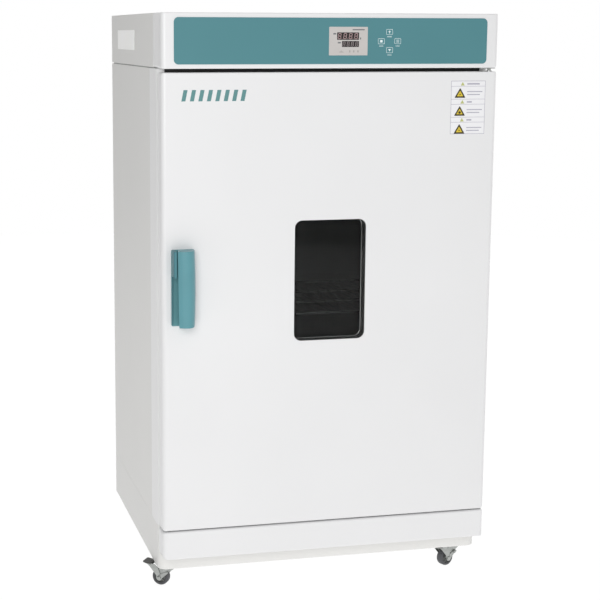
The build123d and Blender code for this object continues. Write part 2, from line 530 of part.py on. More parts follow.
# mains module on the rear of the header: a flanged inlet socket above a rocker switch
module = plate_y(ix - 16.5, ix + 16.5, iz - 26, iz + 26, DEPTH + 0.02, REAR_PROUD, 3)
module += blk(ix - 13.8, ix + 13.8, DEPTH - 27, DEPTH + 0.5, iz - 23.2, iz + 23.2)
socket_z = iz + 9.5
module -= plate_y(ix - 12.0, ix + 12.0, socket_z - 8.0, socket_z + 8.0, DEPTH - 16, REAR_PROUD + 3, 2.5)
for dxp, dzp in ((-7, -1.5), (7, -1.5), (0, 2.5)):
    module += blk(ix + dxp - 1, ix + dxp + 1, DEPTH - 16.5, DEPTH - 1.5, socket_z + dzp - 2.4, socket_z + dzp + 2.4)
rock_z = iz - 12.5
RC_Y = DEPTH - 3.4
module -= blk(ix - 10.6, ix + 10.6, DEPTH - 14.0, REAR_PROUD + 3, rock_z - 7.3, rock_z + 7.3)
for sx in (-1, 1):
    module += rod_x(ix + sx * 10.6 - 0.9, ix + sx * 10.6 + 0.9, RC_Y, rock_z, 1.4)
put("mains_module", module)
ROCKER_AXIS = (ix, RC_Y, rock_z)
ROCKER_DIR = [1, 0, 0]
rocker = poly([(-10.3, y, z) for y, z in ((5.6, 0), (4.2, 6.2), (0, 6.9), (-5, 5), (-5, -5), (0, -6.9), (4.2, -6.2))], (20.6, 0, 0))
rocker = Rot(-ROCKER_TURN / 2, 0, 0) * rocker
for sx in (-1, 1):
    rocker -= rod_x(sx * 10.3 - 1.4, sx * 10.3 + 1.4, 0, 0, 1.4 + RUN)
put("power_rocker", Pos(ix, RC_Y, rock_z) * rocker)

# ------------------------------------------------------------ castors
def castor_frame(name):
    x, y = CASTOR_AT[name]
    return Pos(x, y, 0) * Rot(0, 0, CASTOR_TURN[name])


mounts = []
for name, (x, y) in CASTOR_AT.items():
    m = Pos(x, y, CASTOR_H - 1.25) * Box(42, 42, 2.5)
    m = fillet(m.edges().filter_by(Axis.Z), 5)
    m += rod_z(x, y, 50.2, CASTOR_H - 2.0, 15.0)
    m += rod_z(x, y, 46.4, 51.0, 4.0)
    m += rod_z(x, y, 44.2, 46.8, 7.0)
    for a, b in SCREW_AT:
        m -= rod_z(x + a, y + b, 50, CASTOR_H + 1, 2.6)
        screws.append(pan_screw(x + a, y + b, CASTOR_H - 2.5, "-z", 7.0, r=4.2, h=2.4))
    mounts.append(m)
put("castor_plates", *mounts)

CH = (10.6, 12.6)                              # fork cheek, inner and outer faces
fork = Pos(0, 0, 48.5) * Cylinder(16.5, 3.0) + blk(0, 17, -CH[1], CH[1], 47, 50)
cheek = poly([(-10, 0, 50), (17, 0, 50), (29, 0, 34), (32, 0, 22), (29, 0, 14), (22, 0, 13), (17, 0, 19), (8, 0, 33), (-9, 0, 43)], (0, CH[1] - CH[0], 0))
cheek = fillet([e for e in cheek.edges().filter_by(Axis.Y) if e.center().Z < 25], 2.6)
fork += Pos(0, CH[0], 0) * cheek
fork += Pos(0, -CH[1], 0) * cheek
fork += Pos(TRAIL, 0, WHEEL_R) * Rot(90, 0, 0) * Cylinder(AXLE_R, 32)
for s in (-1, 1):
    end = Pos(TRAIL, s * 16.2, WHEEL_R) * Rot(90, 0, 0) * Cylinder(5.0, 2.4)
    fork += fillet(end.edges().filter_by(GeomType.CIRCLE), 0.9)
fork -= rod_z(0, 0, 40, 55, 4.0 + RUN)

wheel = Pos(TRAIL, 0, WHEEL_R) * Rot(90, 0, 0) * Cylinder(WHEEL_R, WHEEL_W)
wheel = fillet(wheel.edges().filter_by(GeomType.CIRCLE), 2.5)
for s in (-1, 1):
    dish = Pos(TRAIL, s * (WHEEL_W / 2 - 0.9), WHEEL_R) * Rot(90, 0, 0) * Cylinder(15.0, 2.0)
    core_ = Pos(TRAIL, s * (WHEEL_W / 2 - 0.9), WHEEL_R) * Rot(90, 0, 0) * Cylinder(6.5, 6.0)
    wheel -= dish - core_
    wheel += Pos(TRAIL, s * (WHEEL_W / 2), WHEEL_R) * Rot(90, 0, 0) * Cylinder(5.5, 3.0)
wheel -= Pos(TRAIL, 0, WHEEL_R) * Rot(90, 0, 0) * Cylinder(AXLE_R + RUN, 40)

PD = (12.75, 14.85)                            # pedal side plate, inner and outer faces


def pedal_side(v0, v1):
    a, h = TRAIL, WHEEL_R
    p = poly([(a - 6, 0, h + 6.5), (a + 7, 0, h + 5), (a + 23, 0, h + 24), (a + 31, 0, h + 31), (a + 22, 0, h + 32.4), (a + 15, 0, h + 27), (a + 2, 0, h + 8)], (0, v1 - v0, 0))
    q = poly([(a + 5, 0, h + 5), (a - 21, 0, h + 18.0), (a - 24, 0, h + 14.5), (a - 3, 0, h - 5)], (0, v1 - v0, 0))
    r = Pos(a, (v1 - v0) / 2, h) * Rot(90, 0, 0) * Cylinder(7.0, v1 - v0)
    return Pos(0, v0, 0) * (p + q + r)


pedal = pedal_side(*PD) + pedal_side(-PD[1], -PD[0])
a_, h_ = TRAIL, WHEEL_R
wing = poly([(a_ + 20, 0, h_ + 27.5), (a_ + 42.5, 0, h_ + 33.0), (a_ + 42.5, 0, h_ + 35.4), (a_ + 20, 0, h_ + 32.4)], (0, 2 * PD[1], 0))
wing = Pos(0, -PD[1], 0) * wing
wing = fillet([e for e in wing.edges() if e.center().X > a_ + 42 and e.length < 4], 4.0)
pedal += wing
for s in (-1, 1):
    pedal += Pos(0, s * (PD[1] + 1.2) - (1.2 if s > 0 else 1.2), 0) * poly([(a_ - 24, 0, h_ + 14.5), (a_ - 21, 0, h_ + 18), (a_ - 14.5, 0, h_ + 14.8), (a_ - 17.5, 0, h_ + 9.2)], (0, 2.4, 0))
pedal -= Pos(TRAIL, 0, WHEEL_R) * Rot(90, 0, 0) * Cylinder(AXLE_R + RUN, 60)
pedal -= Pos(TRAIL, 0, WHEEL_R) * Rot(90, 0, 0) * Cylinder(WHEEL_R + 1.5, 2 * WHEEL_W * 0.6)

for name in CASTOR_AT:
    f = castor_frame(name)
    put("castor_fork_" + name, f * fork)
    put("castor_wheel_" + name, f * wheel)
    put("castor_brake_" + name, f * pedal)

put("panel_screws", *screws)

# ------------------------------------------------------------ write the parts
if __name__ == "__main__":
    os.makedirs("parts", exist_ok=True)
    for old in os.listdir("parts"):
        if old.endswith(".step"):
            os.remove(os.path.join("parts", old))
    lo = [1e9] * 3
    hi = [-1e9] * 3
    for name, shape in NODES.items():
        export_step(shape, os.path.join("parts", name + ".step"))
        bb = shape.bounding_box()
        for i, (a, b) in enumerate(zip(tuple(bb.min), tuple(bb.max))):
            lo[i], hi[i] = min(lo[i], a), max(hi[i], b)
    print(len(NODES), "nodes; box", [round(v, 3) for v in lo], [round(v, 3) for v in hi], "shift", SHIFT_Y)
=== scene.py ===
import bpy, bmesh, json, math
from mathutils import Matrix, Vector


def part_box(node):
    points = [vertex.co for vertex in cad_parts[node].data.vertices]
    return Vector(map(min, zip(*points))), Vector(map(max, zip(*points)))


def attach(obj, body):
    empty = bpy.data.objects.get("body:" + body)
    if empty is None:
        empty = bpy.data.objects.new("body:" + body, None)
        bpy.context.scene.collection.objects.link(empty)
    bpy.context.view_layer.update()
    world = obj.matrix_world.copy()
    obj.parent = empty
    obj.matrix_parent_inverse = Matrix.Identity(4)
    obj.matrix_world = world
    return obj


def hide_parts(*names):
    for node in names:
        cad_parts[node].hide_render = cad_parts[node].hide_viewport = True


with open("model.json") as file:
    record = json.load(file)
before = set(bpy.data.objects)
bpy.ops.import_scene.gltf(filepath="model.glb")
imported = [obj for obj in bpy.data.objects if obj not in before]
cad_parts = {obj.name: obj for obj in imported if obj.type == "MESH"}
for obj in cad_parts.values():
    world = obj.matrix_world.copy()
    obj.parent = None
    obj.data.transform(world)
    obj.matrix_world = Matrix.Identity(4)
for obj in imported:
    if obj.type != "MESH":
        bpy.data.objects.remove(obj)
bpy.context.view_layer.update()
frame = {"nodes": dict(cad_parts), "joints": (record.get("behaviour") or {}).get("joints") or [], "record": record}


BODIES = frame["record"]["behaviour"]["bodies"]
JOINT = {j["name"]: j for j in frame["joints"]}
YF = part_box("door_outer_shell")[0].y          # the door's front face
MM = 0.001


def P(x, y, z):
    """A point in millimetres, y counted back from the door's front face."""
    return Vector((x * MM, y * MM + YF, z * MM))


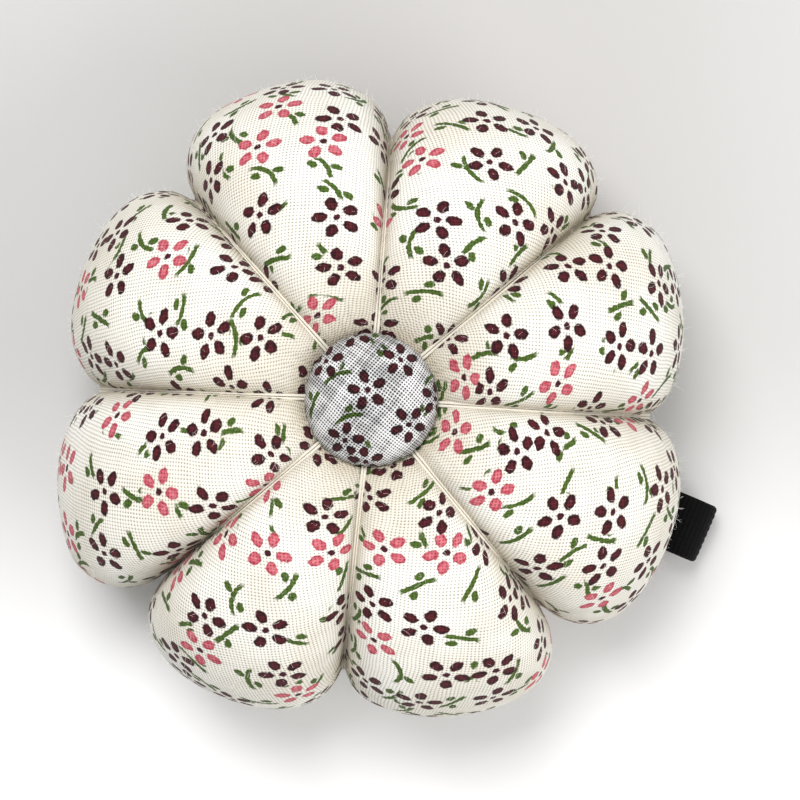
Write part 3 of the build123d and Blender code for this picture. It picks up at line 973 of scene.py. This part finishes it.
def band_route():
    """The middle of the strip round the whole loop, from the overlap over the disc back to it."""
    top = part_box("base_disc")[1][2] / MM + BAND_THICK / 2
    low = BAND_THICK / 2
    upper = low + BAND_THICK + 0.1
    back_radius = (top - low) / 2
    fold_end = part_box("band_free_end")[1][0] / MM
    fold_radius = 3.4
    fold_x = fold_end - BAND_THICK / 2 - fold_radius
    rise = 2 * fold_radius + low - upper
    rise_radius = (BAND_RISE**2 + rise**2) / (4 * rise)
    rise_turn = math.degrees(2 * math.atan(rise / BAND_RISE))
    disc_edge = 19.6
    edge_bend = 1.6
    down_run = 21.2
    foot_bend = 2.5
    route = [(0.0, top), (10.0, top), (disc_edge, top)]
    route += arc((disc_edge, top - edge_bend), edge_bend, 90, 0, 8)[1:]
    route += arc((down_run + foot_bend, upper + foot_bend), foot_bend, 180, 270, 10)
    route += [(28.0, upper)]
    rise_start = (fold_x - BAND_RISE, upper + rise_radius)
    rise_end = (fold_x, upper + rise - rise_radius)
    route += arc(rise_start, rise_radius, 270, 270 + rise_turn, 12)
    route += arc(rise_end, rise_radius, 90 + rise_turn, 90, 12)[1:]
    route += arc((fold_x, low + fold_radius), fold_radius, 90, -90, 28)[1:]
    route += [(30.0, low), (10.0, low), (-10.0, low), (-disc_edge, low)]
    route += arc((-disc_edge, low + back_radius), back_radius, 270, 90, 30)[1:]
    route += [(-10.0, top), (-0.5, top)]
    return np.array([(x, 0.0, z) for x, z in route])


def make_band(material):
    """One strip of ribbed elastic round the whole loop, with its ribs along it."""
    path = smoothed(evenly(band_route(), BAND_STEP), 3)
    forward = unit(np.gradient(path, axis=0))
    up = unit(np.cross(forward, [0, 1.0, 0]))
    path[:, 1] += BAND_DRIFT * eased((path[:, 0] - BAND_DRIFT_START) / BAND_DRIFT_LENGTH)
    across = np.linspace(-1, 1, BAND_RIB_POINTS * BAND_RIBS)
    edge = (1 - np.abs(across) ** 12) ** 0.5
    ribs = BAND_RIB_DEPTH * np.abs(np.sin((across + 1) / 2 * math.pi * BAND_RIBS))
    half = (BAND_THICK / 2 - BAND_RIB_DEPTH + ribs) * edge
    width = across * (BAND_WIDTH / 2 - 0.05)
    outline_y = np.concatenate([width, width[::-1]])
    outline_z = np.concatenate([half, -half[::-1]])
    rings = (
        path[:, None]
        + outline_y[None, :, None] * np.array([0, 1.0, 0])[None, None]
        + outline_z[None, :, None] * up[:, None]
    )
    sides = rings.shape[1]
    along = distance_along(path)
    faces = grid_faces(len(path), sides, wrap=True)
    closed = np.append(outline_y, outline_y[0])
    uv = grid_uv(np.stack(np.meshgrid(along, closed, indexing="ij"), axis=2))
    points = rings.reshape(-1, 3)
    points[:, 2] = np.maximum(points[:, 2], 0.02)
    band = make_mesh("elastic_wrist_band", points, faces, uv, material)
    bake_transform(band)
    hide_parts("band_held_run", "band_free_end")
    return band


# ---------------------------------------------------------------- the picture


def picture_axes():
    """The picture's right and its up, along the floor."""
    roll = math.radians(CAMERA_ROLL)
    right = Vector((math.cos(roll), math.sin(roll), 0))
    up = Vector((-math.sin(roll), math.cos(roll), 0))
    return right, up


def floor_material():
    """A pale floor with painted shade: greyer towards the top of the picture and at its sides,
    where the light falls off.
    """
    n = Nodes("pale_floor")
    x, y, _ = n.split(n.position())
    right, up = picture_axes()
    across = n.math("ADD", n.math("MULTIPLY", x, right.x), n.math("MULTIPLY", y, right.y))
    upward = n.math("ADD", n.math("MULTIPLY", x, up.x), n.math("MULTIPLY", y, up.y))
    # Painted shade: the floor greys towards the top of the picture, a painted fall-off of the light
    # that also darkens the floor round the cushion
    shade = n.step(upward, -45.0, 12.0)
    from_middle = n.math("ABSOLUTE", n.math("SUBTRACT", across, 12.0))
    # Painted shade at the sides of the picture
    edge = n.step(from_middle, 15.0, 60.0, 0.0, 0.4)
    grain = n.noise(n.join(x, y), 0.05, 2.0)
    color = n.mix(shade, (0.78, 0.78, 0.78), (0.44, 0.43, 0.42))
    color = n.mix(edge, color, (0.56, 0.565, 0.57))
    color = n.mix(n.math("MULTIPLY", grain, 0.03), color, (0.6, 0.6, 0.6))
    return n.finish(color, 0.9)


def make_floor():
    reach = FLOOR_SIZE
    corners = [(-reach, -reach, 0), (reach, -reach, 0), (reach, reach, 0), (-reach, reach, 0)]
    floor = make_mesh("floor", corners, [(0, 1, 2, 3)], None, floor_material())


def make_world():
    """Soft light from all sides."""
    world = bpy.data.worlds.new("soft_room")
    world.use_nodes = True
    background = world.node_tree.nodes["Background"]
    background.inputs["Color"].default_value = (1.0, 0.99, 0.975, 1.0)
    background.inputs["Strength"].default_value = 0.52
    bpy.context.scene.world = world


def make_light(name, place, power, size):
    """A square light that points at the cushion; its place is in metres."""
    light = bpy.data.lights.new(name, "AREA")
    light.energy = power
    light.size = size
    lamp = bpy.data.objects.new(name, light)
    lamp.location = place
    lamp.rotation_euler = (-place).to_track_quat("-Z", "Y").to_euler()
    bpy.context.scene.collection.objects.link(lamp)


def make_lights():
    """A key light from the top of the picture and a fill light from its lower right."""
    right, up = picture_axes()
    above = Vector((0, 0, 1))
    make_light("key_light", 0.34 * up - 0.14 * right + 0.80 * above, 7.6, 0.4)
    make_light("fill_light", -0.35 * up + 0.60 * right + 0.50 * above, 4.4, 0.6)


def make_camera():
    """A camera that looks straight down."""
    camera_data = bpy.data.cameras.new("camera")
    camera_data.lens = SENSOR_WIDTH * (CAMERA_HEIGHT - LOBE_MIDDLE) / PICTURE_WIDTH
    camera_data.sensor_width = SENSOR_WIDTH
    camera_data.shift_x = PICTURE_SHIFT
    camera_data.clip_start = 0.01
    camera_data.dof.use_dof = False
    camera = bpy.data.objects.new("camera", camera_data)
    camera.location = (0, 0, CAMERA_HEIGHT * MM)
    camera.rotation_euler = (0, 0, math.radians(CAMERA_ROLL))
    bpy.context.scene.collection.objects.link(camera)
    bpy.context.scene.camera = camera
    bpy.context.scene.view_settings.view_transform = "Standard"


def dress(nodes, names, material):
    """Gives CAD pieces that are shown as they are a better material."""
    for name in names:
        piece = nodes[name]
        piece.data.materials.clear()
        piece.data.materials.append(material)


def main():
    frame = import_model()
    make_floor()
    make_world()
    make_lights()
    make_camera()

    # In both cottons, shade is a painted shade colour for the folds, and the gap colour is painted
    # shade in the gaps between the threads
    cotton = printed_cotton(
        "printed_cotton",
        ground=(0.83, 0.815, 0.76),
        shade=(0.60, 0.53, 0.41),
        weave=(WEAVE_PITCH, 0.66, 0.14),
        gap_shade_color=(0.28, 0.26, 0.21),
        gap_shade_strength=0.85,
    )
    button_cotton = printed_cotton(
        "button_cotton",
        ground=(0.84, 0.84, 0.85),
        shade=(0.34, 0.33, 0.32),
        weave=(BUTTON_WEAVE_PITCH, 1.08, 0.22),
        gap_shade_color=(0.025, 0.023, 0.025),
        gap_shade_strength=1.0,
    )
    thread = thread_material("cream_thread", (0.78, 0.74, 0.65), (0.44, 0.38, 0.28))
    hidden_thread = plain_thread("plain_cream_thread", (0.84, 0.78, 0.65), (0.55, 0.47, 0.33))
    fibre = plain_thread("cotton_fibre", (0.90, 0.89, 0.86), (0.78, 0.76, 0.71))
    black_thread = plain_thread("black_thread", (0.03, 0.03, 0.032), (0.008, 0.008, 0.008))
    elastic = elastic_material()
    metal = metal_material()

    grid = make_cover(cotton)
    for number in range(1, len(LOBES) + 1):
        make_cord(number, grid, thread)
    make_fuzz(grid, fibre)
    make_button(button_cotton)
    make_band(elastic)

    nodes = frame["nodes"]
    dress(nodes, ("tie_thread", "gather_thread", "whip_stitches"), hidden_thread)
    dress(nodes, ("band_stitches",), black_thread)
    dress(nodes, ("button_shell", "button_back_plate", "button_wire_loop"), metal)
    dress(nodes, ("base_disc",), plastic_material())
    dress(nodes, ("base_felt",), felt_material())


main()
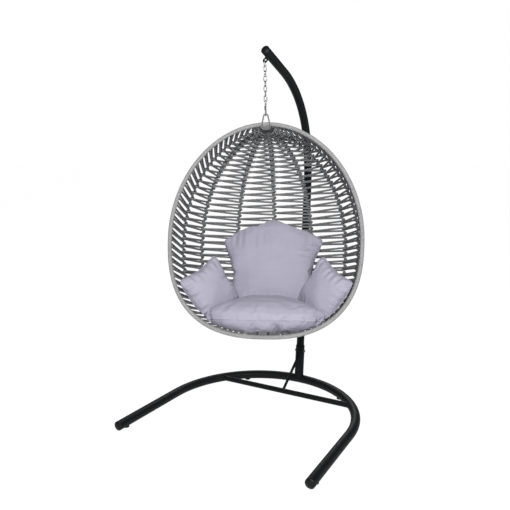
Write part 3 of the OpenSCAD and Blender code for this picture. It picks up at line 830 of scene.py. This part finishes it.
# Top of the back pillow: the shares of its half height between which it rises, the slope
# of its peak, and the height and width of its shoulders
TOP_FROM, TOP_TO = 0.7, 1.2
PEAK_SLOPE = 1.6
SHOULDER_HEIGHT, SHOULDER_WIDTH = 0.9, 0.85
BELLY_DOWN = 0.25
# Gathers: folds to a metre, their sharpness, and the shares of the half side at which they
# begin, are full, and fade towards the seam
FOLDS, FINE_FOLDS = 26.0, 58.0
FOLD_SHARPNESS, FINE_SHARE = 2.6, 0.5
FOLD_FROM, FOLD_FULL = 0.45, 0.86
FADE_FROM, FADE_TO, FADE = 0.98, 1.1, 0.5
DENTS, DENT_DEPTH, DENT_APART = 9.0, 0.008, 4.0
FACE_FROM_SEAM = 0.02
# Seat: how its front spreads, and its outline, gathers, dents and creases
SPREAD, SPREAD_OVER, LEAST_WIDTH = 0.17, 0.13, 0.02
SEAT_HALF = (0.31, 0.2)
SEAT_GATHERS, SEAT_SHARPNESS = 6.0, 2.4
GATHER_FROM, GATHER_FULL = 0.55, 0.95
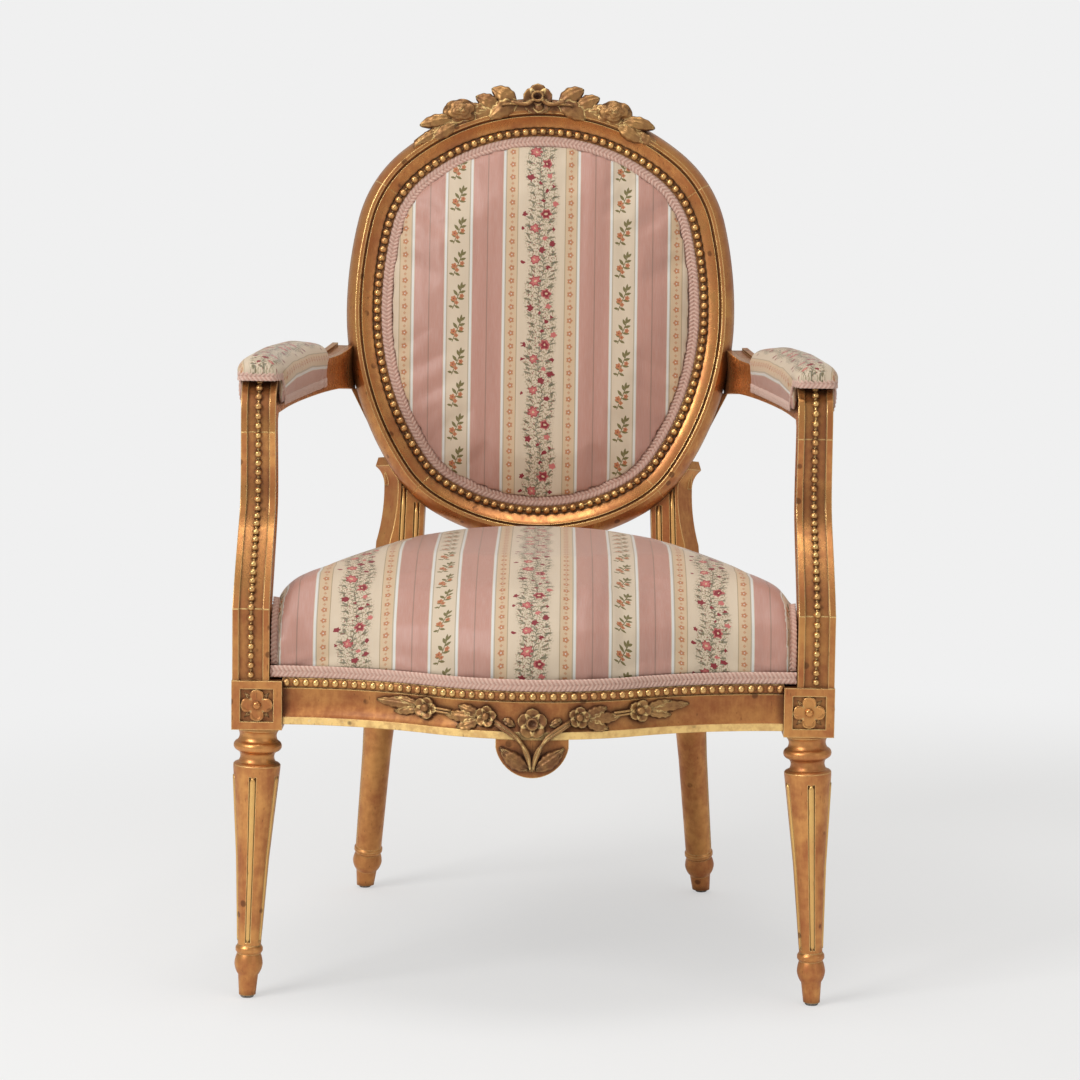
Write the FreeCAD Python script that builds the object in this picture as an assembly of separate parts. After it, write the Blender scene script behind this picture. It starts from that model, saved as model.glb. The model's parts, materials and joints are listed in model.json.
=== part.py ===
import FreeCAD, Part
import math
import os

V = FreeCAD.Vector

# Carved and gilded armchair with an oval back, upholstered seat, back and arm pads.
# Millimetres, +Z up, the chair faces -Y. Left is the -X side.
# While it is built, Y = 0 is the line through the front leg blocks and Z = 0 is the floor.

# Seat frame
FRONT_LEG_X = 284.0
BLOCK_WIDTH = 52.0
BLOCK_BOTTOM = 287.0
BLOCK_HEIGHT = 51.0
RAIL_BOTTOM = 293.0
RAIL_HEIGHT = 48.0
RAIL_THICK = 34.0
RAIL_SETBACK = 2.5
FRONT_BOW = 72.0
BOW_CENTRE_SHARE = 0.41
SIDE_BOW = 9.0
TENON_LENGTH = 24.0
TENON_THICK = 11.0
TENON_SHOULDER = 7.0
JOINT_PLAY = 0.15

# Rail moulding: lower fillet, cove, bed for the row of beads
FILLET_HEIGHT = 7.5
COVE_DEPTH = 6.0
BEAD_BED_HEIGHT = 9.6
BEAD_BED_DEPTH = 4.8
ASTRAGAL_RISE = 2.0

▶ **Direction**
Exactly the lines from the line containing "write the parts" to the line containing "bpy.data.objects.remove(obj)", both included, are to be set down; no other line belongs in the answer.

▶ **Solution to the problem**
# ------------------------------------------------------------ write the parts
if __name__ == "__main__":
    os.makedirs("parts", exist_ok=True)
    for old in os.listdir("parts"):
        if old.endswith(".step"):
            os.remove(os.path.join("parts", old))
    lo = [1e9] * 3
    hi = [-1e9] * 3
    for name, shape in NODES.items():
        export_step(shape, os.path.join("parts", name + ".step"))
        bb = shape.bounding_box()
        for i, (a, b) in enumerate(zip(tuple(bb.min), tuple(bb.max))):
            lo[i], hi[i] = min(lo[i], a), max(hi[i], b)
    print(len(NODES), "nodes; box", [round(v, 3) for v in lo], [round(v, 3) for v in hi], "shift", SHIFT_Y)
=== scene.py ===
import bpy, bmesh, json, math
from mathutils import Matrix, Vector


def part_box(node):
    points = [vertex.co for vertex in cad_parts[node].data.vertices]
    return Vector(map(min, zip(*points))), Vector(map(max, zip(*points)))


def attach(obj, body):
    empty = bpy.data.objects.get("body:" + body)
    if empty is None:
        empty = bpy.data.objects.new("body:" + body, None)
        bpy.context.scene.collection.objects.link(empty)
    bpy.context.view_layer.update()
    world = obj.matrix_world.copy()
    obj.parent = empty
    obj.matrix_parent_inverse = Matrix.Identity(4)
    obj.matrix_world = world
    return obj


def hide_parts(*names):
    for node in names:
        cad_parts[node].hide_render = cad_parts[node].hide_viewport = True


with open("model.json") as file:
    record = json.load(file)
before = set(bpy.data.objects)
bpy.ops.import_scene.gltf(filepath="model.glb")
imported = [obj for obj in bpy.data.objects if obj not in before]
cad_parts = {obj.name: obj for obj in imported if obj.type == "MESH"}
for obj in cad_parts.values():
    world = obj.matrix_world.copy()
    obj.parent = None
    obj.data.transform(world)
    obj.matrix_world = Matrix.Identity(4)
for obj in imported:
    if obj.type != "MESH":
        bpy.data.objects.remove(obj)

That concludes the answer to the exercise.